It’s not a good idea to stand in front a stampede and try to talk the cattle into stopping, or to argue with a bunch of lemmings headed for a cliff that follow-the-leader is not a good idea.
Still, we ink-stained wretches of the fourth estate do have responsibilities. So before investors and policy-makers sign onto the idea that bigger is better, that the last two investment banks left standing should find shelter in the arms of big, commercial banks, let me try to make a few contrarian points.
First, and most important, this is not a very good time to make decisions about the future structure of the financial services industry.
Calm heads have yet to prevail; the ordinary investor is quite properly seeking shelter from the storm by buying safe government IOUs: and we do not yet know for certain where Treasury Secretary Hank Paulson will draw the line in deciding which enterprises get a federally funded lifeline, and which are left to drown in their own errors — Freddie, Fannie and AIG get saved, Lehman Brothers is allowed to go bust, Merrill Lynch is forced into the waiting arms of giant Bank of America.
But we do know a few things about what has made America’s capital markets work well enough over time to assure that resources are efficiently allocated, that new businesses get funded, and that badly run or obsolete businesses get starved of capital so that they no longer place a drain on the nation’s resources. Not perfectly, and not always, but well enough and often enough to underwrite a high and rising standard of living.
So we should be careful before we wave a fond goodbye to Goldman Sachs and Morgan Stanley, the one fighting to remain independent, the other said to be negotiating with Wachovia to shelter under its not-terribly muscular arms if worst comes to worst.
The question of the survival of these firms is important to more than their shareholders and employees: it is a question of the survival of innovation and entrepreneurship at the heart of the financial system.
Now, I have nothing against large commercial banks. They do a reasonable job of collecting deposits from small customers, aggregating them, and lending the resultant pools of money to businesses, profiting from the difference between what they have to pay depositors and what they can charge commercial borrowers.
But as the history of Citigroup suggests, when these banks expand into unfamiliar businesses, the management problems become complex, corporatism overtakes individualism, and at best workmanlike management replaces entrepreneurial daring.
Which brings me to Goldman Sachs, the poster boy for hard-driving financial capitalism. Its share are being driven down, and there is a perception abroad that it wouldn’t be a bad thing if these masters of the universe got their comeuppance, as did Lehman, which went broke, and Merrill Lynch, which finally found a buyer.

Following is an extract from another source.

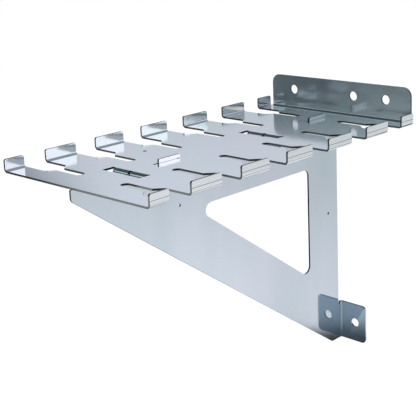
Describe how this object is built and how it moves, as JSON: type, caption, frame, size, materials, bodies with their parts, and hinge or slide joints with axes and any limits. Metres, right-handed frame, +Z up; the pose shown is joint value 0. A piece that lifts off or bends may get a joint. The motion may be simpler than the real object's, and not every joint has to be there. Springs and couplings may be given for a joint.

That lumps together noncomparable companies. At the time of its takeover by Bank of America, Merrill Lynch had almost six times as much tied up in problem-area loans — residential and commercial real estate, and leveraged loans to hedge funds — as it had capital.
When Lehman went under, its ratio of shaky loans to its own capital was 3.4 times. Goldman Sachs, on the other hand, saw hard times coming and cut its problem loans from 2 ½ times its own money to a mere one times those funds. Management matters.
In more ways than one. One reason so many of the financial institutions which have disappeared or might have gotten into trouble is because they have hesitated to recognize that some of their decisions have been just awful.
They have stuff on their books at valuations that are no longer close to reality, despite the general accounting rule that all assets should be on the books at their current market value — marking to market is the term accountants use.
So instead of taking their medicine in one gulp, they dribble out write-downs every quarter. Goldman, on the other hand, marks its assets to market every day. And more or less gets it right: in the vast majority of their recent sale of mortgage assets, they realized prices equal to or in excess of the values Goldman had assigned to these assets.
This is not a pitch for Goldman Sachs. I have no way of knowing whether in the long run it will benefit more from being one of the last banks of its kind, with less competition, than it will be hurt by the slowing of economic activity and deal-making.
But I do know that if we end up without these independent sources of ideas and risk-taking, the nation will be the poorer.
Examiner columnist Irwin Stelzer is a senior fellow and director of the Hudson Institute’s Center for Economic Studies.